Gente en la calle

Hablar con la gente, con la que no es necesario saber su nombre o su domicilio, hablar con ellos en la calle...

23 de marzo, 2018

Hablar con la gente, con la que no es necesario saber su nombre o su domicilio, hablar con ellos en la calle, estacionar los pies cuando otro hace lo mismo y que después de un “buenos días” y un tema en común, pase el tiempo sin sentirse.

Camino siempre y siempre lo escribo. Camino cuando llueve y cuando hace mucho calor, ando en bicicleta y uso el transporte público y me preguntan si no tengo automóvil, alguna vez tuve uno o tres y soy buena manejando, me sé todas las reglas de vialidad y tengo licencia para manejar, solo que sigue siendo mejor eso de caminar.

En donde vivo, no hay mucho de romance en las calles, ni balcones, ni parques en donde las flores hacen fiesta. Tampoco árboles o bosques que inspiren la ensoñación. No hay callejones que inviten a curiosear ni callecitas empedradas recién llovidas. En Tijuana, el romance en las calles se inventa porque no existe, y para crearlo hace falta caminar.

Y la gente que encuentro, no es la que pintan los grandes artistas, no son los viejecitos que se retratan en blanco y negro. La gente con la que hablo tiene voz y luz propia, puedo ver las marcas del tiempo en sus manos, los dolores en las arrugas de la piel, la risa que ha pasado por sus vidas, ellos ven las mías.

Son esos maestros que salen de una carpintería a tomar un descanso, son indigentes que buscan cartón, son barrenderos que se sientan junto a un árbol seco; mientras estén en la calle, son callejeros, igual que yo. No salgo a buscarlos, ahí están, los saludo y platicamos. Son, tengo que decirlo, conversaciones mucho más interesantes que las de una reunión social entre conocidos que ya se saben.

Hablar con la gente rara, con los trabajadores de una construcción, con las señoras que empujan un carrito viejo de supermercado, con los sucios o los abandonados, es aprender del mundo, todos ellos tienen mucho que contar, no hablan de política ni del clima, no dicen mentiras y si las dicen, son excelentes cuentos.

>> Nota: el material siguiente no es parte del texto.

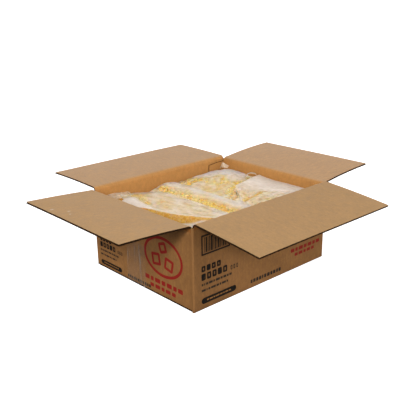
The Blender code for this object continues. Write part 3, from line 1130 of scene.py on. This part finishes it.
def make_bag(name, seed, fruit, film, core):
    """A bag's dice, the core below them and the film over them."""
    dice = make_dice(name, seed, fruit)
    x, y = bag_grid(name, 3 * MM, 1.5 * MM)
    pillow(name, x, y, film_form(name, x, y) - 8.5 * MM, 2 * MM, core, f"core_{name}")

    x, y = bag_grid(name, 1.1 * MM, -0.45 * MM)
    base = film_form(name, x, y)
    height = fruit_height(dice, x, y, base)
    clear = clearness(name, x, y)
    pressed = white = 0.0 * x
    if name == "left":
        pressed = pressed_band(x, y)
    elif name == "front_right":
        pressed = 0.9 * pressed_fold(x, y, 4)
    elif name == "back_right":
        white = hump_at(x, y)
    cling = softened(widest(height - base, 2), 1.2) + 0.25 * MM
    slack = 0.18 * softened(widest(height - base, 3) + 2 * MM, 2.4)
    slack += film_relief(name, x, y, np.random.default_rng(seed + 100))
    calm = 0.55 if name == "left" else 0.9
    top = base + mix(slack, cling, calm * smooth(clear * 1.15) * (1 - 0.8 * pressed))
    short = np.maximum(height + 0.15 * MM - top, 0)
    top = np.maximum(top + softened(widest(short, 2), 1.1), height + 0.05 * MM)
    top = mix(base - 0.3 * MM, top, beyond(rim_distance(name, x, y), 0, 1.6))
    made = pillow(name, x, y, top, 0.0, film, f"film_{name}", clear=clear, pressed=pressed, white=white)
    made.visible_shadow = False


# Loose film


def curve_through(points, count):
    """Points on a smooth curve through the first axis of a grid of control points."""
    points = np.asarray(points, float)
    padded = np.concatenate([2 * points[:1] - points[1:2], points, 2 * points[-1:] - points[-2:-1]])
    at = np.linspace(0, len(points) - 1, count)
    cell = np.minimum(at.astype(int), len(points) - 2)
    t = (at - cell).reshape((-1,) + (1,) * (points.ndim - 1))
    a, b, c, d = (padded[cell + i] for i in range(4))
    return 0.5 * (2 * b + (c - a) * t + (2 * a - 5 * b + 4 * c - d) * t**2 + (3 * b - a - 3 * c + d) * t**3)


def film_sheet(name, rows, film, clear, wrinkle, size, seed, count=44):
    """A loose, finely wrinkled piece of film through rows of control points in millimetres."""
    grid = curve_through(np.swapaxes(curve_through(rows, count), 0, 1), count)
    x, y, z = np.moveaxis(grid, -1, 0)
    normal = np.cross(np.gradient(grid, axis=0), np.gradient(grid, axis=1))
    normal /= np.linalg.norm(normal, axis=-1, keepdims=True) + 1e-9
    if normal[..., 2].mean() < 0:
        normal = -normal
    ripple = noise_field(x + z, y, size, seed) + np.abs(noise_field(x, y - z, size / 2.3, seed + 1)) * 0.5
    front = (grid + normal * ripple[..., None] * wrinkle) * MM
    shells = Shells()
    shells.slab(front, front - normal * 0.12 * MM, front)
    piece = shells.finish(name, [film], sharp=70)
    clear = np.clip(clear + 0.12 * noise_field(x, y, 6.0, seed + 2), 0, 1)
    set_value(piece, "clear", np.tile(clear.ravel(), 2))
    piece.visible_shadow = False
    ride(piece)


def panel_rows():
    """The folded panel, from the line where the right-hand bags meet to the golden fold."""
    x = np.array([50, 58, 66, 76, 88, 102, 116, 130, 143.5]) * MM
    fold_x, fold_y = np.array(FOLD_LINE + ((92, -58), (112, -88), (143, -108))).T * MM
    first, last = meeting_y(x) + 1.2 * MM, np.interp(x, fold_x, fold_y) + 1.5 * MM
    sunk = 2.2 * beyond(-x, -62, 12)
    shares, rises = (0.0, 0.03, 0.12, 0.35, 0.65, 0.9, 1.0), (-1.6, 0.0, 0.5, 0.6, 0.5, 0.1, -1.2)
    rows = []
    for share, rise in zip(shares, rises):
        y = mix(first, last, share)
        z = film_form("front_right", np.minimum(x, 142 * MM), np.minimum(y, meeting_y(x) - 9 * MM))
        rows.append(np.stack([x, y, z + (rise - sunk) * MM], axis=-1) / MM)
    return rows


def make_loose_film(film):
    """The fin, the corner, the tip, the tuck and the panel of slack film on the bags."""
    film_sheet("film_fin", [
        [(-111, 12, 117.6), (-110, 13, 118.2), (-108.5, 14, 117.8)],
        [(-119, 29, 118.2), (-114, 30, 120.6), (-107, 31, 118.4)],
        [(-128, 44, 118.4), (-115, 50, 122.4), (-102, 58, 118.6)],
        [(-133, 59, 118.4), (-114, 69, 122.8), (-97, 82, 118.8)],
        [(-133, 68, 117.8), (-121, 77, 120.6), (-109, 86, 117.8)],
        [(-129, 76, 117.0), (-122, 81, 118.2), (-115, 87, 117.0)],
    ], film, 0.02, 0.3, 14.0, 1)
    film_sheet("film_corner", [
        [(-132, 119.2, 119.0), (-114, 119.2, 120.4), (-97, 119.2, 118.6), (-82, 119.2, 116.6)],
        [(-134, 110, 118.8), (-116, 109, 120.0), (-99, 109, 119.0), (-84, 110, 117.0)],
        [(-135, 90, 116.6), (-118, 92, 118.4), (-103, 96, 118.2), (-90, 99, 117.2)],
    ], film, 0.50, 0.7, 8.0, 2)
    film_sheet("film_tip", [
        [(133, 116.2, 115.5), (139, 115.6, 116.5), (145.5, 108, 115.5)],
        [(137, 116.3, 122.0), (141, 115.0, 123.0), (145.8, 105, 119.5)],
        [(139.6, 116.4, 127.4), (141.6, 115.8, 126.2), (145.9, 103, 121.0)],
    ], film, 0.42, 0.5, 6.0, 3, 30)
    film_sheet("film_tuck", [
        [(115, 29, 117.5), (119, 30.5, 122.6), (126, 28, 124.8), (132, 23, 123.6), (135, 19, 119.5)],
        [(120, 34, 117.5), (124, 35.5, 122.2), (131, 33, 124.6), (137, 28, 123.4), (140, 24, 119.5)],
        [(126, 42, 116.5), (130, 42, 119.0), (136, 40, 121.0), (142, 36, 120.6), (145, 31, 118.5)],
    ], film, 0.40, 0.5, 6.0, 4, 34)
    down = np.linspace(0, 1, 90)
    along = down[:, None]
    fold = smooth((down - 0.86) / 0.14) * smooth((0.40 - along) / 0.1)
    clear = 0.08 + 0.44 * smooth((0.66 - along) / 0.5) * smooth((down + 0.1) / 0.6) + 0.7 * fold
    film_sheet("film_panel", panel_rows(), film, clear, 0.25, 16.0, 5, len(down))


def make_bags():
    fruit, core = fruit_material(), core_material()
    film = film_material("bag_film", 0.8, (0.75, 0.655, 0.565))
    for seed, name in enumerate(BAGS, 1):
        make_bag(name, seed, fruit, film, core)
    make_loose_film(film_material("loose_film", 0.0, (0.83, 0.73, 0.635)))


# Studio

# Azimuth (from +X, turning to +Y), elevation, size, power
LAMPS = {
    "key": (-146, 31, 0.5, 37.5),
    "low": (-162, 17, 0.6, 19.0),
    "fill": (-132, 15, 1.6, 15.0),
    "right": (-60, 12, 1.6, 32.0),
    "front": (-104, 17, 0.6, 2.0),
    "back": (48, 9, 2.2, 18.0),
    "behind_right": (4, 5, 1.6, 34.0),
    "behind_left": (94, 5, 1.6, 34.0),
}
LAMP_DISTANCE, LAMP_AIM = 3.0, Vector((0, 0, 0.1))
# The surroundings' brightness below the horizon, just above it and overhead
ROOM = (0.0, 0.52, 0.48)
WHITE = (1.0, 1.0, 1.0, 1.0)


def lamp(name, azimuth, elevation, size, power):
    """A round soft lamp, aimed at the carton."""
    data = bpy.data.lights.new(name, "AREA")
    data.shape, data.size, data.energy = "DISK", size, power
    item = link(name, data)
    turn, rise = radians(azimuth), radians(elevation)
    way = Vector((cos(turn) * cos(rise), sin(turn) * cos(rise), sin(rise)))
    item.location = way * LAMP_DISTANCE + LAMP_AIM
    item.rotation_euler = way.to_track_quat("Z", "Y").to_euler()


def make_floor():
    """A white ground that only the camera sees."""
    bm = bmesh.new()
    bmesh.ops.create_circle(bm, cap_ends=True, segments=64, radius=30.0)
    mesh = bpy.data.meshes.new("floor")
    bm.to_mesh(mesh)
    bm.free()
    paint = Paint("floor_white", 0.9)
    paint.colour = (0.6, 0.6, 0.6, 1.0)
    paint.set("Emission Color", WHITE)
    paint.set("Emission Strength", 0.95)
    mesh.materials.append(paint.done())
    floor = link("floor", mesh)
    floor.location = (0, 0, -0.1 * MM)
    floor.visible_diffuse = floor.visible_glossy = floor.visible_transmission = floor.visible_shadow = False


def make_world():
    """An even room for the light, and a white background for the camera."""
    world = bpy.data.worlds.new("studio")
    nodes = Nodes(world)
    background = world.node_tree.nodes["Background"]
    way = nodes.add("ShaderNodeTexCoord").outputs["Generated"]
    rise = nodes.add("ShaderNodeSeparateXYZ", {0: way}).outputs[2]
    low, horizon, high = ROOM
    glow = nodes.ramp(rise, -0.05, 0.03, low, horizon)
    glow = nodes.total(glow, nodes.ramp(rise, 0.25, 0.75, 0.0, high - horizon))
    seen = nodes.product(nodes.add("ShaderNodeLightPath").outputs["Is Camera Ray"], 1.05)
    nodes.put(nodes.math("MAXIMUM", glow, seen), background.inputs["Strength"])
    nodes.put(WHITE, background.inputs["Color"])
    bpy.context.scene.world = world


def make_camera():
    """The photo's camera, fitted to the carton's corners and aimed at a place on the floor."""
    azimuth, elevation, roll = radians(-42.74), radians(18.97), radians(-0.69)
    aim, distance = Vector((0.18637, 0.20831, 0.0)), 1.3794
    forward = Vector((-sin(azimuth) * cos(elevation), cos(azimuth) * cos(elevation), -sin(elevation)))
    right = Vector((cos(azimuth), sin(azimuth), 0))
    level_turn = Matrix((right, right.cross(forward), -forward)).transposed()
    camera = link("camera", bpy.data.cameras.new("camera"))
    camera.data.sensor_width, camera.data.lens = 36.0, 56.03
    camera.data.clip_start, camera.data.clip_end = 0.05, 100.0
    camera.rotation_mode = "QUATERNION"
    camera.location = aim - forward * distance
    camera.rotation_quaternion = (level_turn @ Matrix.Rotation(roll, 3, "Z")).to_quaternion()
    bpy.context.scene.camera = camera


make_camera()
board_looks = make_board_materials()
make_carton(board_looks)
for flap in FLAPS:
    make_flap(flap, board_looks)
    make_fold(flap, board_looks)
make_print()
make_tape()
make_bags()
make_floor()
make_world()
for lamp_name, settings in LAMPS.items():
    lamp(lamp_name, *settings)
bpy.context.scene.view_settings.view_transform = "Standard"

Platicaba ayer con dos. Uno que trabaja en lo que sea, lava autos, barre la calle de algún vecino, ayuda a las señoras con su mandado, se para en una esquina por si un anciano necesita cruzar la avenida. A veces le dan propina, la realidad es que no lo hace por la propina, dice que su dinero lo gana en una carnicería de 6 a 10 y luego sale a las calles a ver qué más puede hacer y a quién puede ayudar.

El otro, es trabajador de una carpintería, salió de la cárcel hace un par de años y lo emplearon como ayudante, platica de lo que ha visto y lo contento que se siente con su vida hoy, no hace drama de lo que le sucedió y dice que la gente ha dejado de preguntarle por la lágrima que tiene tatuada junto a su ojo izquierdo, con una sonrisa se borra todo, cuenta.

Los dos, además de otros y yo, somos amigos en común del buen Tony, aquel borrachín que les conté el día de la lluvia triste. Un día, hace casi tres meses, la patrulla vino por Tony, lo recogió porque ya no podía caminar y lo llevaron a un centro de rehabilitación, no sabemos a cuál y todos lo estamos esperando; sus perros, “Camelia” y “Chícharo” pasan los días deambulando por las calles porque ellos no saben que “Tony está en reparación”, dice el ayudante de carpintero.

“Camelia” ha venido a mi casa como preguntando por Tony y platico con ella, le doy croquetas, no quiere, ella quiere a su amo. “Chícharo” no, él vaga por la playa y regresa a dormir a la carpintería.

La gente con la que hablo es rara y divertida, nostálgica y melancólica. La gente de la calle hace que los balcones abandonados tengan macetitas con flores de colores. Pintan con sus aventuras las callecitas sucias y hacen que la rigidez del mundo tenga romance.

No sé cómo se llaman, ni siquiera “Tony” se llama Tony, así se bautizó un día y nadie sabe cuándo. Igual, todos en la calle somos Juan y Pedro, María y Lupe. Todos, en la calle somos iguales, lo de menos es el nombre y el domicilio.

Juntos, desde la acera, vemos cómo los automovilistas platican con invisibles por teléfono, van enojados porque el otro no avanza, se pasan el alto de disco afuera de la escuela, van acompañados por alguien y ninguno habla. Desde la banqueta, se puede ver cómo la vida les pasa de prisa a los autómatas y sobre la banqueta, el tiempo se detiene convirtiendo la calle en un paisaje que ningún artista puede pintar.